Nor does The Detonators address questions that Mr. Millman should have asked about the motives of the German government. Why risk bringing the United States into the conflict, especially if German diplomats were convinced, as Mr. Millman is, that President Woodrow Wilson clung “desperately” to his policy of neutrality until the Zimmermann note—a proposal by Germany of an alliance with Mexico—so inflamed public opinion in 1917 that he “had no choice” but to ask Congress for a declaration of war? Did the Germans believe in 1915 that American arms shipments might tip the balance in favor of the Allies? Or that America would enter the war eventually, no matter what the German government said or did? If so, why not try to vanquish England and France before the Yanks were ready to go over there? Or did the Foreign Office give the green light to sabotage because officials were confident that they could hide their involvement? Which they did—for quite a while.

The second half of The Detonators reveals how the Black Tom conspiracy was eventually exposed. A legal thriller, spanning two decades and three continents, the tale has more twists and turns than a colonoscopy. It began in 1922, when the United States and Germany established a Mixed Claims Commission to settle suits for damages arising out of the war. Two years later, after locating documents misfiled by the U.S. Bureau of Investigation (precursor to the F.B.I.) implicating Germany in sabotage, lawyers for the Lehigh Valley Railroad, which owned the buildings on Black Tom, filed a claim for $20 million.

The Germans stalled, stonewalled and lied. The cable sent in January 1915, they explained, was neither an order nor a command, but simply an observation that sabotage could occur. German officials swore that they had authorized no illegal activity. Without a “smoking gun” linking the German government directly to Black Tom, the Mixed Claims Commission ruled against the Lehigh Valley in 1930.

But then, in a stroke of serendipity—one of many in The Detonators—a message sent from Mexico City by one of the conspirators in 1917 surfaced. Written in a magazine in lemon juice so that it would disappear when dry, the message became readable again only after the heat of an iron was applied to the page. A handwriting expert verified that Fred Herrmann, an American citizen turned German spy, was the author. The Americans asked to reopen the case, only to have an even more eminent authority assert that the message had been written long after 1917. Owen Roberts, a justice on the United States Supreme Court and the umpire for the Mixed Claims Commission, denied the petition. But he left the door open for one more appeal.

In 1934, Dame Fortune smiled on America again. John J. McCloy, a lawyer for the Lehigh Valley and the hero of The Detonators, persuaded the Irish labor leader James Larkin to prepare an affidavit about German initiatives to disrupt the flow of supplies from the United States to the Allies, including the Black Tom plot. With Larkin ready to name names, the Nazis agreed to settle. They later reneged, but in 1939, Roberts found for the plaintiffs: $21 million in damages and $29 million in interest.

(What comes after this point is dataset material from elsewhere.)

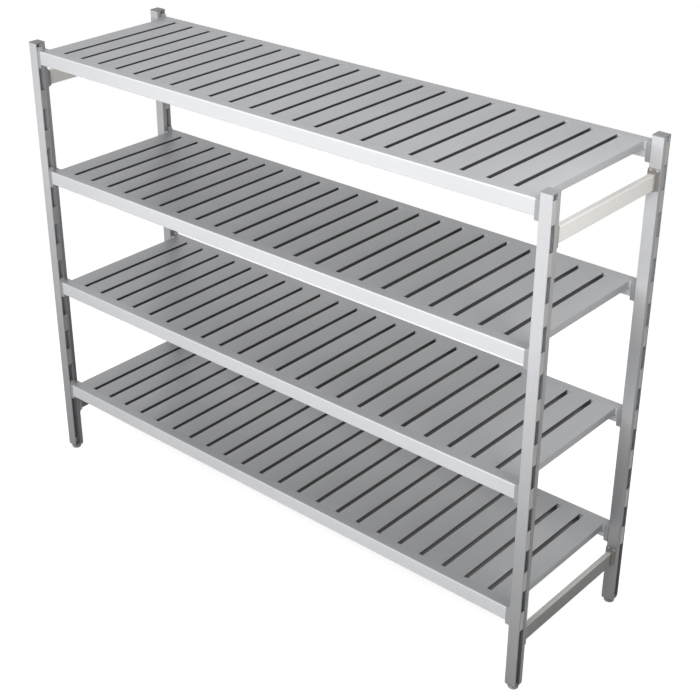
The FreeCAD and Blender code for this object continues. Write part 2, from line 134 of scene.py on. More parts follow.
def run_tree(name, mesh, tree, values):
    """Run a tree of geometry nodes over a mesh and return the plain result as an object."""
    carrier = bpy.data.objects.new(name + "_carrier", mesh)
    bpy.context.scene.collection.objects.link(carrier)
    modifier = carrier.modifiers.new("Build", "NODES")
    modifier.node_group = tree
    for item in tree.interface.items_tree:
        if item.item_type == "SOCKET" and item.in_out == "INPUT" and item.name in values:
            modifier[item.identifier] = values[item.name]
    bpy.context.view_layer.update()
    graph = bpy.context.evaluated_depsgraph_get()
    result = bpy.data.meshes.new_from_object(carrier.evaluated_get(graph), depsgraph=graph)
    carrier.modifiers.remove(modifier)
    bpy.data.objects.remove(carrier)
    if not result.polygons:
        raise RuntimeError(f"{name} came out empty")
    result.name = name
    made = bpy.data.objects.new(name, result)
    bpy.context.scene.collection.objects.link(made)
    return made


def points_mesh(name, rows, facings=None):
    """A mesh of bare points, with the way that each one faces as an attribute."""
    mesh = bpy.data.meshes.new(name)
    mesh.from_pydata([tuple(row) for row in rows], [], [])
    if facings:
        attribute = mesh.attributes.new("facing", "FLOAT_VECTOR", "POINT")
        for item, facing in zip(attribute.data, facings):
            item.vector = facing
    return mesh


def smooth(made, degrees):
    """Shade an object smooth, except over edges sharper than an angle."""
    made.data.polygons.foreach_set("use_smooth", [True] * len(made.data.polygons))
    made.data.set_sharp_from_angle(angle=math.radians(degrees))


def finish_nodes(nodes, material):
    """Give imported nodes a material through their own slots."""
    for name in nodes:
        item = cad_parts[name]
        if not item.material_slots:
            item.data.materials.append(material)
        for place in item.material_slots:
            place.material = material


def start_material(name, base, metallic, roughness):
    """A new material with its surface shader and the object's own coordinates."""
    material = bpy.data.materials.new(name)
    material.use_nodes = True
    tree = material.node_tree
    tree.nodes.clear()
    surface = add_node(
        tree,
        "ShaderNodeBsdfPrincipled",
        {"Base Color": base, "Metallic": metallic, "Roughness": roughness},
    )
    add_node(tree, "ShaderNodeOutputMaterial", links={"Surface": surface.outputs[0]})
    place = add_node(tree, "ShaderNodeTexCoord").outputs["Object"]
    return material, tree, surface, place


def pattern(tree, place, sizes_mm, detail=2.0):
    """Noise whose cells measure the given millimetres along X, Y and Z."""
    scaled = add_node(
        tree,
        "ShaderNodeMapping",
        {"Scale": [1 / (size * MM) for size in sizes_mm]},
        {"Vector": place},
    )
    noise = add_node(
        tree,
        "ShaderNodeTexNoise",
        {"Scale": 1.0, "Detail": detail, "Roughness": 0.55},
        {"Vector": scaled.outputs[0]},
    )
    return noise.outputs[0]


def remap(tree, value, low, high, bottom, top):
    """Spread a value that runs from low to high over bottom to top."""
    node = add_node(
        tree,
        "ShaderNodeMapRange",
        {"From Min": low, "From Max": high, "To Min": bottom, "To Max": top},
        {"Value": value},
    )
    return node.outputs[0]


def shade_colour(tree, base, factor):
    """Darken or lighten a colour by a factor that varies over the surface."""
    grey = add_node(
        tree,
        "ShaderNodeCombineColor",
        links={"Red": factor, "Green": factor, "Blue": factor},
    )
    mixed = add_node(
        tree,
        "ShaderNodeMix",
        {"data_type": "RGBA", "blend_type": "MULTIPLY", 0: 1.0, 6: base},
        {7: grey.outputs[0]},
    )
    return mixed.outputs[2]


def bump(tree, height, distance_mm, strength):
    """Turn a height into a bumped normal."""
    settings = {"Distance": distance_mm * MM, "Strength": strength}
    return add_node(tree, "ShaderNodeBump", settings, {"Height": height}).outputs[0]


def dress(tree, surface, base, tone, rough, normal=None):
    """Link a varying tone, gloss and relief to a surface shader."""
    tree.links.new(shade_colour(tree, base, tone), surface.inputs["Base Color"])
    if rough is not None:
        tree.links.new(rough, surface.inputs["Roughness"])
    if normal is not None:
        tree.links.new(normal, surface.inputs["Normal"])


def faces_along(tree, axis):
    """One on the faces that look along an axis, either way, and nought on the others."""
    normal = add_node(tree, "ShaderNodeTexCoord").outputs["Normal"]
    part = add_node(tree, "ShaderNodeSeparateXYZ", links={0: normal}).outputs[axis]
    size = calculate(tree, "ABSOLUTE", part, 0)
    return remap(tree, size, 0.6, 0.9, 0, 1)


def slanted_faces(tree):
    """One on the faces that look partly upwards, such as a rounded nose, and nought on the others."""
    normal = add_node(tree, "ShaderNodeTexCoord").outputs["Normal"]
    rise = add_node(tree, "ShaderNodeSeparateXYZ", links={0: normal}).outputs["Z"]
    off = calculate(tree, "ABSOLUTE", calculate(tree, "SUBTRACT", rise, 0.6), 0)
    return remap(tree, off, 0.2, 0.35, 1, 0)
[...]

Better late than never, justice had been meted out—but the biggest beneficiary, Mr. Millman suggests, was John McCloy: The young lawyer for whom Black Tom had once been a black hole went on to become an Assistant Secretary of War, president of the World Bank and U.S. High Commissioner to Germany; in the latter stages of his career, he was widely known as “Head of the Establishment” in the United States.

A coda: During World War II, American policy makers drew the wrong lesson from Black Tom. Asked to assess threats to national security, advisors to President Roosevelt, including McCloy, recommended internment for Japanese-Americans living on the West Coast. As he issued the order, F.D.R. turned to McCloy and said, “We don’t want another Black Tom.” History has a way of repeating itself—sometimes, as The Detonators demonstrates, in acts of sabotage from within, and sometimes in an overreaction to threats real and imagined.

Glenn C. Altschuler is the Thomas and Dorothy Litwin Professor of American Studies at Cornell University.